Successful urban growers usually find a high value niche crops to keep business afloat, or use a cooperative model, said McGrane, pointing out the City Commons program both farms participate in.
Though land is plentiful, urban farmers must secure land suitable for farming and work around city zoning and licensing. Link says he always encourages entrepreneurs to find ways to integrate into the existing farming community, and to keep an eye out for ways to reach new markets.
The largest urban farm of them all
One entrepreneur in Detroit is thinking big when it comes to repurposing the land. Hantz Farms boasts the title of the largest urban farm in Detroit. Owner John Hantz made his fortune in the financial services industry, before turning his sights to urban farming as a way to address blight in the city.
We were looking for a tool that could deal with a large amount of blight at once, said Mike Score, president of Hantz Farms. We knew that a larger scale farm could be attractive and profitable in the long run.
The Hantz Farms project, a 174-acre tree farm, is just beginning to take root after several years of planning. On Detroits East Side hundreds of trees have been planted this fall and 57 blighted homes will be demolished by the end of the year. Five full time employees work on the farm that Score says is on track to meet long term financial goals.

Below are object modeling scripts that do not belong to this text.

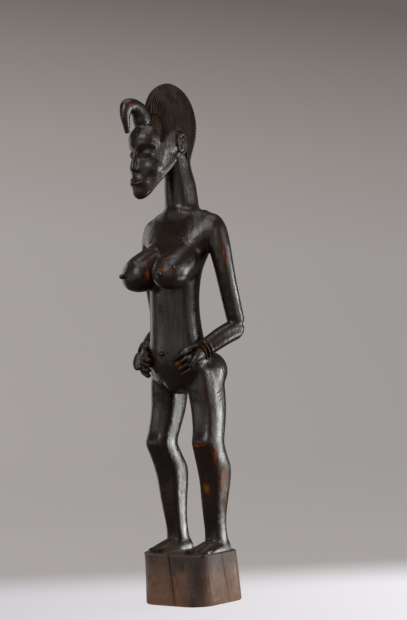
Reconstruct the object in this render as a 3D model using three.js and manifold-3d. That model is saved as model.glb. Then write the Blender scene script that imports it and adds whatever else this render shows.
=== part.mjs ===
// A standing female figure carved from one block of dark wood, with the low rounded block that it stands on.
// Millimetres, +Z up. The origin is the middle of the flat underside. The figure faces -Y, and its left hand is at +X.
// The knees are bent, the hands lie on the sides of the belly, and a fluted crest of hair runs from brow to nape.
import * as THREE from 'three';
import { mergeVertices } from 'three/addons/utils/BufferGeometryUtils.js';
import Module from 'manifold-3d';

const wasm = await Module();
wasm.setup();

// Driving dimensions
const plinth = {
  width: 145, depth: 137, height: 91, corner: 31, edge: 3,
  middle: -7, underside: 4.5, // where its underside lies in the coordinates of the body
  slope: 12, // how far the top of the back face stands forward of its foot
};
const splits = [
  // drying cracks in the plinth: where each starts and ends on the outside, and how deep it runs in
  { foot: [14, -75.5], top: [2, -75.5], width: 2.2, deep: 26 },
  { foot: [72.5, 3], top: [72.5, -14], width: 2, deep: 18 },
];
const needles = { shortest: 0.8, flattest: 0.06 }; // faces finer than this are evened out where forms meet
const wood = { color: 0x2a201b, roughness: 0.38, metalness: 0 };

// Body, from the crotch to the root of the neck: level ovals, each a centre and two half widths
const bodyStations = [
  { at: [0, -14, 372], half: [30, 30] },
  { at: [0, -14, 392], half: [56, 44] },
  { at: [0, -17, 420], half: [64, 50] },
  { at: [0, -21, 450], half: [60, 48] },
  { at: [0, -25, 485], half: [52, 43] },
  { at: [0, -27, 530], half: [48, 41] },
  { at: [0, -25, 570], half: [49, 41] },
  { at: [0, -18, 605], half: [52, 43] },
  { at: [0, -9, 636], half: [64, 45] },
  { at: [0, 2, 670], half: [80, 40] },
  { at: [0, 9, 696], half: [82, 32] },
  { at: [0, 12, 707], half: [72, 28] },
  { at: [0, 12, 715], half: [60, 26] },
  { at: [0, 9, 723], half: [44, 25] },
];
const neckStations = [
  { at: [0, -6, 655], half: [52, 40] },
  { at: [0, -2, 688], half: [54, 36] },
  { at: [0, 4, 706], half: [42, 34] },
  { at: [0, 6, 720], half: [31, 33] },
  { at: [0, 5, 740], half: [28, 33] },
  { at: [0, 3, 765], half: [26, 32] },
  { at: [0, -1, 790], half: [22, 29] },
  { at: [0, -4, 815], half: [21, 27] },
  { at: [0, -8, 840], half: [21, 26] },
];
const nape = [
  { at: [0, 31, 832], half: [7, 9] },
  { at: [0, 25.5, 806], half: [6, 7] },
  { at: [0, 29.5, 780], half: [5.5, 6] },
  { at: [0, 40, 755], half: [5, 6] },
  { at: [0, 42, 732], half: [5, 6] },
  { at: [0, 38, 712], half: [4, 5] },
];
const thighAndCalf = [
  { at: [38, 6, 424], half: [28, 36] },
  { at: [43, 4, 392], half: [29, 36] },
  { at: [48, -1, 350], half: [28, 34] },
  { at: [53, -9, 314], half: [26, 31] },
  { at: [55, -15, 292], half: [25.5, 31] },
  { at: [53, -8, 272], half: [26, 31] },
  { at: [51, 3, 246], half: [27, 32] },
  { at: [50, 6, 222], half: [25, 30] },
  { at: [48.5, 5, 190], half: [22, 26] },
  { at: [46.5, 5, 158], half: [19, 22] },
  { at: [45.5, 7, 134], half: [18, 20] },
  { at: [45.5, 9, 112], half: [19, 21] },
  { at: [45.5, 10, 100], half: [18, 20] },
];
const upperArm = [
  { at: [52, 9, 696], half: [18, 20] },
  { at: [70, 9, 678], half: [21, 22] },
  { at: [78.5, 10, 652], half: [20, 21.5] },
  { at: [84, 14, 615], half: [17.5, 19.5] },
  { at: [86.5, 20, 580], half: [16, 18.5] },
  { at: [88, 28, 545], half: [15.5, 18] },
  { at: [89.5, 35, 515], half: [15, 17.5] },
  { at: [90, 40, 499], half: [15, 16] },
];
const forearm = [
  { at: [92, 52, 494], half: [12, 11] },
  { at: [89, 36, 494], half: [15, 18] },
  { at: [82, 9, 484], half: [15, 19] },
  { at: [72, -14, 469], half: [14, 18] },
  { at: [62, -26, 459], half: [12, 16] },
];
const palm = [
  { at: [62, -15, 463], half: [10, 13] },
  { at: [58, -26, 453], half: [10, 18] },
  { at: [52, -41, 441], half: [9, 22] },
  { at: [46, -53, 431], half: [7, 20] },
];
const finger = {
  count: 4, pitch: 9.2, half: [5, 4.1], knuckle: [52, -41, 443], tip: [42, -73, 421],
  fanned: [0.25, -0.3, 1], // the way from one finger to the next
  arch: [2.5, -2.5, 0], // how far the middle of a finger stands off the belly
};
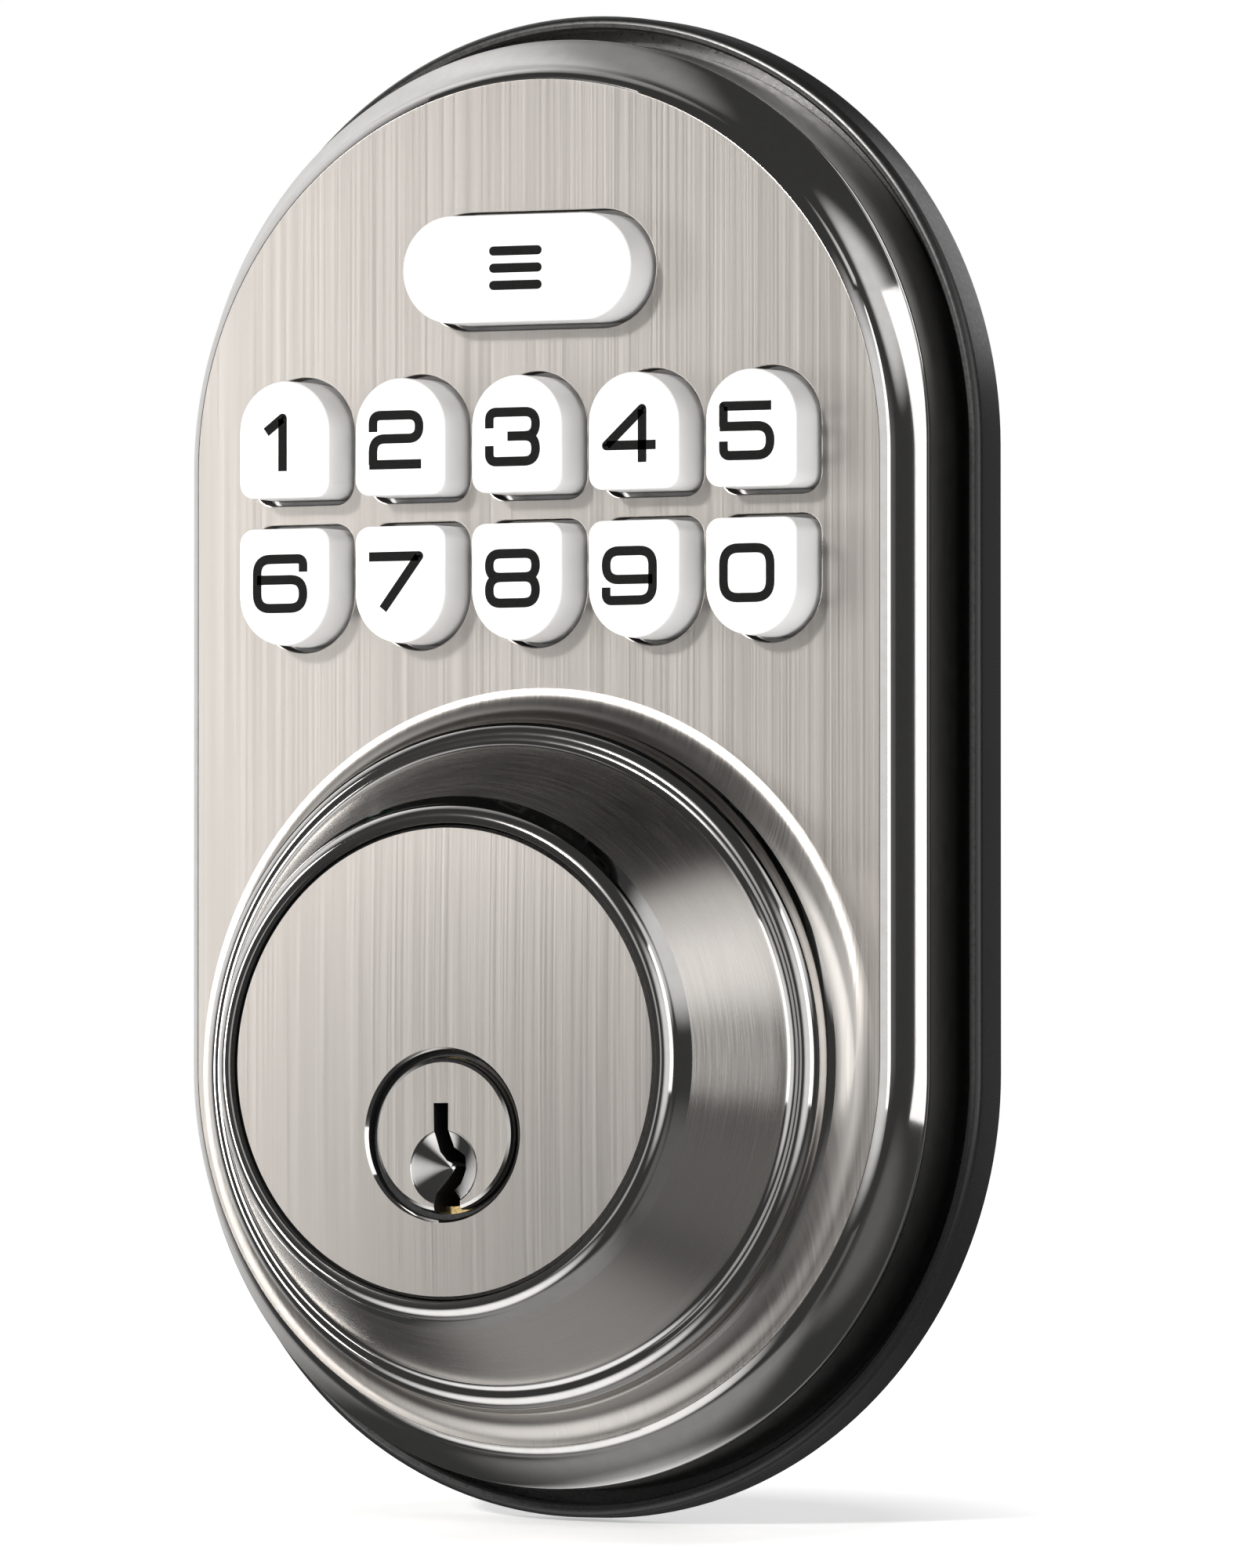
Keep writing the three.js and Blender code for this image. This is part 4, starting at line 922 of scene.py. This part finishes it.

But for the Hantz team, a driving factor for entering this industry is closely tied to helping the community.
When we come down the street our neighbors wave and smile at us. That really motivates us, said Score. When we came in and mowed 175 acres and started ripping out the brush and tearing down houses, it made it possible for others to stay.
Like this first batch of trees on Hantz Farms, the urban farming movement in Detroit is growing. Detroit may see more entrepreneurs reinventing land and leading the way for a locally sourced food movement.
It’s nice to see the land put to some use.
But, I wonder: After a century and a half of city life, isn’t the land hopelessly polluted by today’s (and the EPA’s) chemical standards? It’s not exactly cleared virgin forest.
$10,000 grant? where did those funds come from? Taxpayers no doubt.
Everyone knows that people cannot accomplish things on their own without Big Government involvement.
It's a good thing the Pilgrims and pioneers had federal government subsidies or they never would have succeeded.
/s
I’m all for getting Detroit back on its feet but farming isn’t the way to do it.
Besides, what is the point? Michigan is covered with farmland that won’t require decontamination.
Do they encase these “urban farms” with tall fences, perhaps topped with barbed wire or are they just a free produce section for any takers?
I can just see the lab coated EPA types swarming the prospective farms..looking for reasons to see to it that they never get “off the ground”...i.e. grow anything in it,
There were farms in what used to be Rome in the Middle Ages. It took over a thousand years before Rome regained its population.
Things move faster now and there are a lot more people, but I think Detroit is on the same path.
As many others on this thread are stating: what pollutants exist in the soil?
(Maybe those things aren’t as bad as we’ve been led to believe?)
As many others on this thread are stating: what pollutants exist in the soil?
(Maybe those things aren’t as bad as we’ve been led to believe?)
Please excuse the burp (double post)
Concentrated human habitation leaves the soil a real mess no matter where it is. In a city with a history of heavy industry its even worse.
These aren’t urban farmers so much as they are Grant Ranchers.
Wish someone would give me 10 grand to grow my garden.
100 years ago men left the farms in the Detroit area for the high wage low skill jobs in the Auto industry.
And this pitiful exercise is supposed to bring Detroit back?
Unbelievable.
Yep,give me 10K and I’ll show you what a real garden looks like.
About 20 years ago, there was a study about this. It said that there were such high levels of metals, lead and chromium in particular, and organic solvents that they recommended not eating stuff that was grown there. They recommended growing some specific plants that had high uptake of metals and disposing of them.
Call the venture Superfund Farms.
I’m with you with the 10 grand for my garden :-)
Yeah, where’s my $10 grand?
I retired from the agricultural business. I wouldn't be afraid to eat what is grown on these plots of land.
One should look at any study with skepticism since, as we have found out with 'global warming hoaxes' that sometimes the studies are intentionally directed. Incjdentally for all of your information, many of the products labeled for 'organic' use are as deadly, or more deadly than conventional insecticides is improperly used. The only difference is that 'organically labeled products' generally have less efficacy which means that there is more applications. Like every week as apposed to once a month with conventional products.